Three women, Ellie, Alice, and Joan know each other because their
children all went to the same school. Now with their children grown and
away from home, these three women feel lost. When a terrible tragedy
takes place at their kids' former school, all three women show up to a
vigil and decide to get together to have lunch after so many years of
drifting apart. Joan is trying to keep up with her husband's family's
lifestyle, going shopping and keeping her home spotless. She is so
bored with her life she decides to go the casino to pass time and ends
up with an addiction. Ellie has her own bookkeeping business that is
growing, and a new customer challenges her worldview. And Alice,
feeling neglected by her husband, decides to take up running again to
get back in shape. After this first reconnection, they decide to get
together for lunch every other Wednesday.

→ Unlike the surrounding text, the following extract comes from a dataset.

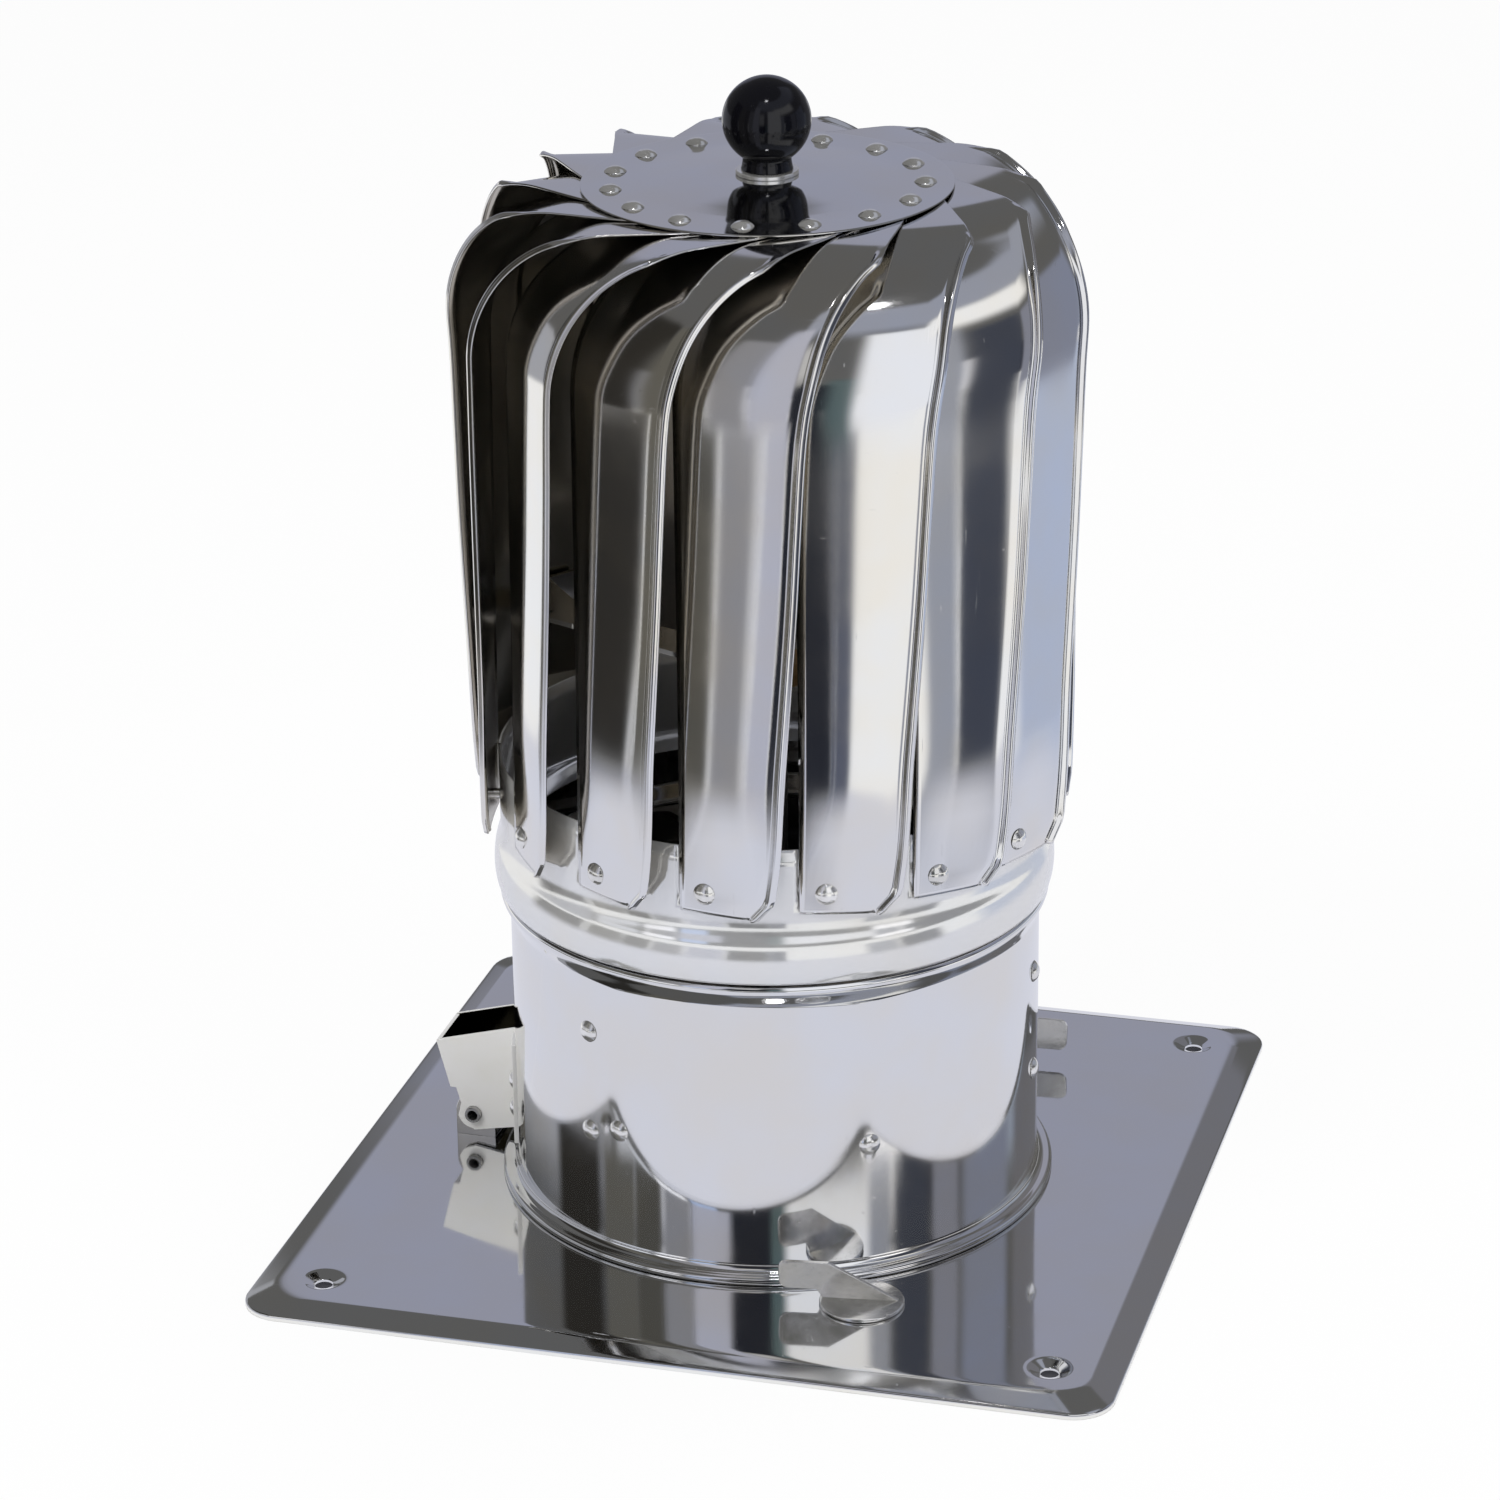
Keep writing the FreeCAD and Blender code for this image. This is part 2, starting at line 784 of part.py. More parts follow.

One day Alice is out running and attacked. The man gets away, but now
Alice feels unsafe and decides to get a gun for protection. During their
regularly scheduled lunch, the three women find themselves at odds
about Alice's purchase: Ellie supports her friend, but Joan is against it
from the start.
This conversation makes the three women rethink their lives. Joan
knows she has to quit going to the casino, Ellie has to make a huge
decision on her lifestyle. Alice really has to rethink the gun purchase,
especially after finding her attacker following her on the beach. What
decisions will these women choose?
Susan Kietzman's EVERY OTHER
WEDNESDAY gets to the heart of what women go through once
they have an empty nest. Kietzman writes how women no matter what
background they come from can become great friends. Susan also
shows that no matter how long you are married, there are little secrets
that you keep to yourself. While reading this book, I felt sorry for all the
women in my own way at times. Ellie has mixed emotions on her
marriage. Does she want to stay married, or live the life that she always
wanted but kept it a secret? Then you have Joan, a rich and bored
housewife that feels she has to follow the way her mother in law lived
her life. Alice misses her husband but spends way too much time at
work. Kietzman really has the inside track of what women want and
need in their lives.
Three women, each facing an empty nest, come together to
cheer and challenge one another in this insightful, poignant
new novel from acclaimed author Susan Kietzman.
For years, Ellie, Alice, and Joan enjoyed a casual
friendship while volunteering at their children’s
Connecticut high school. Now, with those children grown and
gone to college, a local tragedy brings the three into
contact again. But what begins as a catch-up lunch soon
moves beyond small talk to the struggles of this next stage
of life.
Joan Howard has spent thirty years of marriage doing what’s
expected of Howard women: shopping, dressing well, and
keeping a beautiful home. Unfulfilled, her boredom and
emptiness eventually find a secret outlet at the local
casino. Meanwhile, Ellie’s efforts to expand her accounting
business lead to a new friendship that clashes with her
family’s traditional worldview. And Alice, feeling
increasingly distant from her husband, and alienated from
her once fit body, takes up running again. But a terrifying
ordeal shatters her confidence and spurs a decision that
will affect all three women in different ways.
Over the course of an eventful year, Ellie, Alice, and Joan
will meet every other Wednesday to talk, plan—and find the
freedom, and the courage, to redefine themselves.